Christian “Prophetess” Who Didn’t Stop Irma Now Says Rain is Part of God’s Plan September 10, 2017

Christian “Prophetess” Who Didn’t Stop Irma Now Says Rain is Part of God’s Plan

The other day, I posted about how Christian “Prophetess” Kat Kerr was going to stop Hurricane Irma by “taking authority over it.” She even used a scepter to supposedly crush the weather.

That didn’t work. Since she made the video last Monday, Irma has wreaked havoc on islands in the Caribbean and we’ve spent the past 48 hours watching it get closer and closer to the Florida coast.

So what does Kerr have to say about it now? Is she going to apologize for being wrong? Will she admit her words (and God) have no control over the weather?

Of course not.

In fact, according to a video made Saturday afternoon, she thinks the hurricane is doing Florida a favor because “south Florida and western Florida [have] been suffering from a drought.”

… you know, they grow oranges… and other produce in Florida that they have to have that rain in order to be successful. [Without it] The fruit will be dry. It won’t be sweet.

And so we’re gonna help those farmers. This may be even their answer to prayer.

Got that, everyone? The torrential downpours and giant waves are just God’s way of answering the prayers of farmers who need help with their oranges. He’s like a doctor who needs a blood sample and decapitates you.

Kerr went on to say that at least the hurricane won’t destroy anything. Because God would never let that happen.

this storm will cause no destruction. We said that from the beginning. No destruction and no wiping out

It’s gonna bring healing, soaking rain, with no destruction. ‘Cause we’re not tolerating the enemy killing, stealing, and destroying us or anything that belongs to us.

And then she whacked Irma with an invisible scepter. No, seriously, she did that.

… We take authority over Irma. It is not over us. We are over it. And so here we go, we’re gonna just take a little whack. We are hitting that storm underneath Florida to go slightly into the Gulf… The eye is gonna stay off shore and they’re gonna have a soaking rain… to be downgraded to a [Category] 2, to a [Category] 1, and take its course that we’re setting it on, and even maybe, go on up to where the fires are… and put those fires out.

That’s right.

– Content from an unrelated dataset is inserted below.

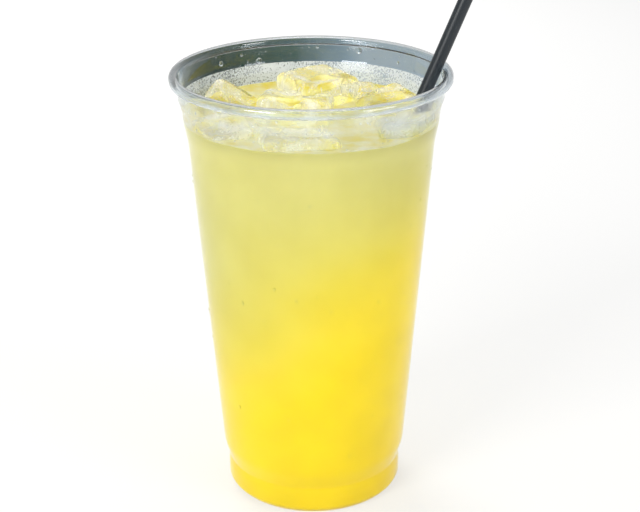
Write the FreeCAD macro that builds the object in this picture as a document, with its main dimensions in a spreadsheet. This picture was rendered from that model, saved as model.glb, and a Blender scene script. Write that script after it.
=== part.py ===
import FreeCAD, Part
import os

import Sketcher

V = FreeCAD.Vector

# A clear 24 oz cold-drink cup, filled with agua fresca, ice cubes and one straw.
# Millimetres and degrees. +Z is up, the cup stands on z = 0 and is centred on the Z axis.
# The camera side is -Y and the straw leans toward +X.

SIZES = {
    # cup, outside
    "cup_height": 158,  # table to the top of the rolled rim
    "rim_radius": 49,  # outermost line of the rolled rim, a standard 98 mm lid size
    "wall": 0.4,  # thermoformed PET
    "roll_radius": 1.625,  # outside of the roll's upper curve
    "roll_skirt": 0.65,  # upright stretch on the outside of the roll
    "tuck_radius": 1.3,  # outside of the edge that curls back under
    "tuck_turn": 150,  # degrees that the edge turns under
    "collar_drop": 8.5,  # rim top to the lower end of the collar
    "step_drop": 4,  # height of the sloping step below the collar
    "step_in": 1.25,
    "band_drop": 4,  # nearly upright band below the step
    "band_in": 0.35,
    "shoulder_drop": 7.5,  # from the band to the long taper
    "shoulder_in": 1.45,
    "taper_foot_radius": 33.75,  # lower end of the long taper
    "taper_foot_level": 17,
    "groove_radius": 31.85,  # stacking groove above the foot
    "groove_level": 10.6,
    "foot_radius": 32.2,
    "foot_top": 7.6,
    "foot_edge": 2.2,  # height at which the foot turns under
    "base_radius": 30.3,  # outer edge of the ring that the cup stands on
    "base_ring": 1.7,  # width of that ring
    "recess": 3.6,  # the floor is raised by this much
    "recess_draft": 1.6,
    "panel_radius": 19,  # stepped middle of the floor
    "panel_step": 0.9,
    "floor": 0.6,
    "foot_bend": 1.6,  # bend radii on the outside
    "groove_bend": 1.4,
    "taper_bend": 14,
    "band_bend": 5,
    "step_bend": 1.2,
    # contents
    "headspace": 16.8,  # rim top to the surface of the drink
    "film": 0.4,  # drink left between an ice cube and whatever it lies against
    "ice_length": 25,
    "ice_width": 22,
    "ice_height": 21,
    "ice_draft": 5,  # degrees, as a tray cube leaves its mould
    "ice_rounding": 3.2,
    "dimple_radius": 26,  # shallow hollow in the top of a cube
    "dimple_depth": 1.6,
    # straw
    "straw_radius": 2.4,
    "straw_wall": 0.28,
    "straw_length": 210,
    "straw_foot": 17,  # from the cup's axis to the point where the straw stands
    "straw_heading": 4,  # degrees from +X
    "straw_gap": 0.3,  # clearance at the rim and at the floor
}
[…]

She wants the hurricane to somehow jump cross-country and put out all those fires in the West.

To quote the folks at Museum of Idolatry, she’s moving goalposts, not hurricanes.

She went from saying she, with God’s help, would defeat the storm… to rationalizing all the rain while saying nothing would be destroyed.

I guess that means the betting game is on: What’s she going to say after Florida is in ruins?